**Stated problem**
Find "if empty is" in the material below, then copy that line and every subsequent line to the end, exactly.

**Data excerpt**
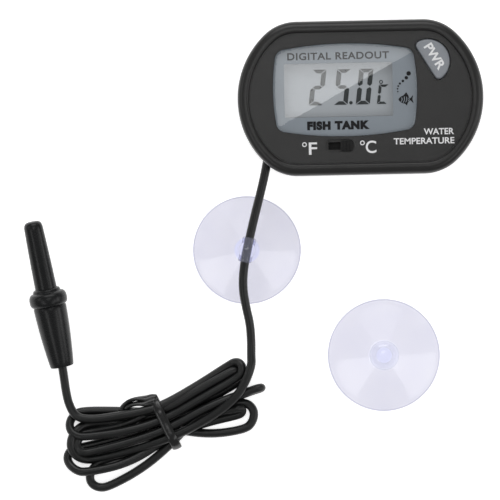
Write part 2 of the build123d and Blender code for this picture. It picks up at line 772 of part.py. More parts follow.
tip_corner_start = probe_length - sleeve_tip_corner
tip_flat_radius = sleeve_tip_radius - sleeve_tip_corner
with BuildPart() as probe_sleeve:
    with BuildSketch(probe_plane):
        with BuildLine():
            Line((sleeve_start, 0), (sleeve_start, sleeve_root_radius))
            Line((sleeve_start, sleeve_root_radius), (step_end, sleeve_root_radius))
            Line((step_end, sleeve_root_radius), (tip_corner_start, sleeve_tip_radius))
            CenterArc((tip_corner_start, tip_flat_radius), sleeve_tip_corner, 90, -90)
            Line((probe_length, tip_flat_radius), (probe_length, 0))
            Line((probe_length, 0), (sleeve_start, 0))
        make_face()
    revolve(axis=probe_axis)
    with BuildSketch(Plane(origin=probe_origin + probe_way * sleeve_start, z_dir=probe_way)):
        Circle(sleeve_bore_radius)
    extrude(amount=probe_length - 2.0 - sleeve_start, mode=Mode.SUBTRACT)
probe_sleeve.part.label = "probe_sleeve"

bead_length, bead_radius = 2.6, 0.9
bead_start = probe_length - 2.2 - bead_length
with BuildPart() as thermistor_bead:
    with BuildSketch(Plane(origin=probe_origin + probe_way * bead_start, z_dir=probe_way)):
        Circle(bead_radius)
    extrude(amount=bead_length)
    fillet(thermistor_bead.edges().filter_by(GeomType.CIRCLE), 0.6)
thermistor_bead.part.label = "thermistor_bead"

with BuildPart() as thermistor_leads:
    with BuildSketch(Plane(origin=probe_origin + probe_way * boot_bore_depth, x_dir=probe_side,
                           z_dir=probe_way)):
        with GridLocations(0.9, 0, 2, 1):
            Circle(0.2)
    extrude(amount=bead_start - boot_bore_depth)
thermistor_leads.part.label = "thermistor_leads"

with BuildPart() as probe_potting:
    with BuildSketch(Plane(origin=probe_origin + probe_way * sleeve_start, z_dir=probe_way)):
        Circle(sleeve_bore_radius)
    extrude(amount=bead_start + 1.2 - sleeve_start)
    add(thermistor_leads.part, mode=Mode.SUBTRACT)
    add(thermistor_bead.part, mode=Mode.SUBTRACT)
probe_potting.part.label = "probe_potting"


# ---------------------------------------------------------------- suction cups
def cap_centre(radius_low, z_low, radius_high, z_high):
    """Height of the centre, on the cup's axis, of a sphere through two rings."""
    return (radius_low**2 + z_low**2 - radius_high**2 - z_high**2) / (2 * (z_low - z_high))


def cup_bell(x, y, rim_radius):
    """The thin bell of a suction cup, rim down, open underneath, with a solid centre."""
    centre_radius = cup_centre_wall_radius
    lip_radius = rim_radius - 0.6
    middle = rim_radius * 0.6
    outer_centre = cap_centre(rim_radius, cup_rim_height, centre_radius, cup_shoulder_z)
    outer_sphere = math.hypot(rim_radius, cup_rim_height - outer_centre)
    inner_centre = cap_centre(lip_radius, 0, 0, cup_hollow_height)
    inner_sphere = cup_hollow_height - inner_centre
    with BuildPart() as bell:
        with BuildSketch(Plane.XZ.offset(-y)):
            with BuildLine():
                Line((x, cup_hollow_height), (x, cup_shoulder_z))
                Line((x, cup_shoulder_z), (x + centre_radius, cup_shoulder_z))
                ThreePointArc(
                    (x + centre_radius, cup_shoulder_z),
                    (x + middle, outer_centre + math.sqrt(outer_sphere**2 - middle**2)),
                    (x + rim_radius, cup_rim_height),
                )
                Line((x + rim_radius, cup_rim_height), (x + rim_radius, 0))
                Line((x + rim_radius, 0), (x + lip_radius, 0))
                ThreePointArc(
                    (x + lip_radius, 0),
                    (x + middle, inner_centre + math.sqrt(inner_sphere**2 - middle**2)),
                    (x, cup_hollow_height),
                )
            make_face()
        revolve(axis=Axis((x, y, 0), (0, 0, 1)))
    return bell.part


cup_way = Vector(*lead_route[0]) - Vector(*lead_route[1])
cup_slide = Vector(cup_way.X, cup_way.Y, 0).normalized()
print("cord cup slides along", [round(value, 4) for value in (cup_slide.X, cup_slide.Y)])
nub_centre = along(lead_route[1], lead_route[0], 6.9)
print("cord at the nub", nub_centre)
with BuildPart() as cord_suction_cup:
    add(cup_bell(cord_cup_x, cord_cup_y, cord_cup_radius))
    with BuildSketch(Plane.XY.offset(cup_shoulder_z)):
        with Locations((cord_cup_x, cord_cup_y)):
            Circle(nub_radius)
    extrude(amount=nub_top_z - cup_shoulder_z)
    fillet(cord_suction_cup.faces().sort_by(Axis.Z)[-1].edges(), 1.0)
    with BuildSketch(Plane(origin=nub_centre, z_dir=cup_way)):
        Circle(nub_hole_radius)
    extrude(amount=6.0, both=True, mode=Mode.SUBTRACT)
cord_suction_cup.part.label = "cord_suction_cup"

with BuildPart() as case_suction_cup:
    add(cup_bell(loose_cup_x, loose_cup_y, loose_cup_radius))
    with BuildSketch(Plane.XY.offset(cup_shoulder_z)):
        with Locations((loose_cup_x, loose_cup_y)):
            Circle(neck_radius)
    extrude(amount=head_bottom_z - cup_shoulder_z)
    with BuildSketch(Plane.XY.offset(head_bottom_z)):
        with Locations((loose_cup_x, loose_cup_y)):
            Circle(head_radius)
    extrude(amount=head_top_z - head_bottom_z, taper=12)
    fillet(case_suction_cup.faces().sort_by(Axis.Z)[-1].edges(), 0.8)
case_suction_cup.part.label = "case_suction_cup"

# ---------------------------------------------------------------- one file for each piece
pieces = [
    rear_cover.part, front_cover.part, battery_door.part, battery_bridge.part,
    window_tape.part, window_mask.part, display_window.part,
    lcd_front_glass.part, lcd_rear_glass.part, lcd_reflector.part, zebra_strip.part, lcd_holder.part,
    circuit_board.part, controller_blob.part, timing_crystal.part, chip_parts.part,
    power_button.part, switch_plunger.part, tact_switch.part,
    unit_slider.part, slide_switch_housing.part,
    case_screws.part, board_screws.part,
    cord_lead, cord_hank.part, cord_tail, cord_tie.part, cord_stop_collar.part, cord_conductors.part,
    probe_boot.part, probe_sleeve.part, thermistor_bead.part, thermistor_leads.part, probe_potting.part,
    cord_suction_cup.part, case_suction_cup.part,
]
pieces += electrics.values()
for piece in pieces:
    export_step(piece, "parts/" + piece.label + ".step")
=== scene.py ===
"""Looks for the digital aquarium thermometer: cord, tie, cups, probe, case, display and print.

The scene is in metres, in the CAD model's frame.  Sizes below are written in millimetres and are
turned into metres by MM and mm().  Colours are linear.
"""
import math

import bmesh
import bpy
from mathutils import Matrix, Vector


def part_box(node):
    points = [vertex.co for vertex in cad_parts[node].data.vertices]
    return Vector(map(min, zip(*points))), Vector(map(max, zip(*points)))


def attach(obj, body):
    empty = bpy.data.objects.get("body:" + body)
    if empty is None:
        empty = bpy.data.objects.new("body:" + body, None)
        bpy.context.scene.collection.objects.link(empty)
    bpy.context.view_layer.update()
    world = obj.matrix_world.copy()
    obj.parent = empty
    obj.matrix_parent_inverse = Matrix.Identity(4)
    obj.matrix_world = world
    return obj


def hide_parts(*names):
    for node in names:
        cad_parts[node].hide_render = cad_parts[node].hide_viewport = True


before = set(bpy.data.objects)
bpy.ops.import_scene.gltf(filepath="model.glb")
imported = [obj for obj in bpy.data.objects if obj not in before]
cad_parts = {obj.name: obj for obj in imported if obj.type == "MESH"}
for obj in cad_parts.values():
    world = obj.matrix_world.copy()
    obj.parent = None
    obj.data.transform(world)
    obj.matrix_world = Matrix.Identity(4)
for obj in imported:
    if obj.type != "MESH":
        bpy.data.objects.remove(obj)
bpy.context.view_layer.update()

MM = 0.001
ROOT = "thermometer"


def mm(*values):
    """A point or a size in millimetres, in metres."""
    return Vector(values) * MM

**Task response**
    if empty is None:
        empty = bpy.data.objects.new("body:" + body, None)
        bpy.context.scene.collection.objects.link(empty)
    bpy.context.view_layer.update()
    world = obj.matrix_world.copy()
    obj.parent = empty
    obj.matrix_parent_inverse = Matrix.Identity(4)
    obj.matrix_world = world
    return obj


def hide_parts(*names):
    for node in names:
        cad_parts[node].hide_render = cad_parts[node].hide_viewport = True


before = set(bpy.data.objects)
bpy.ops.import_scene.gltf(filepath="model.glb")
imported = [obj for obj in bpy.data.objects if obj not in before]
cad_parts = {obj.name: obj for obj in imported if obj.type == "MESH"}
for obj in cad_parts.values():
    world = obj.matrix_world.copy()
    obj.parent = None
    obj.data.transform(world)
    obj.matrix_world = Matrix.Identity(4)
for obj in imported:
    if obj.type != "MESH":
        bpy.data.objects.remove(obj)
bpy.context.view_layer.update()

MM = 0.001
ROOT = "thermometer"


def mm(*values):
    """A point or a size in millimetres, in metres."""
    return Vector(values) * MM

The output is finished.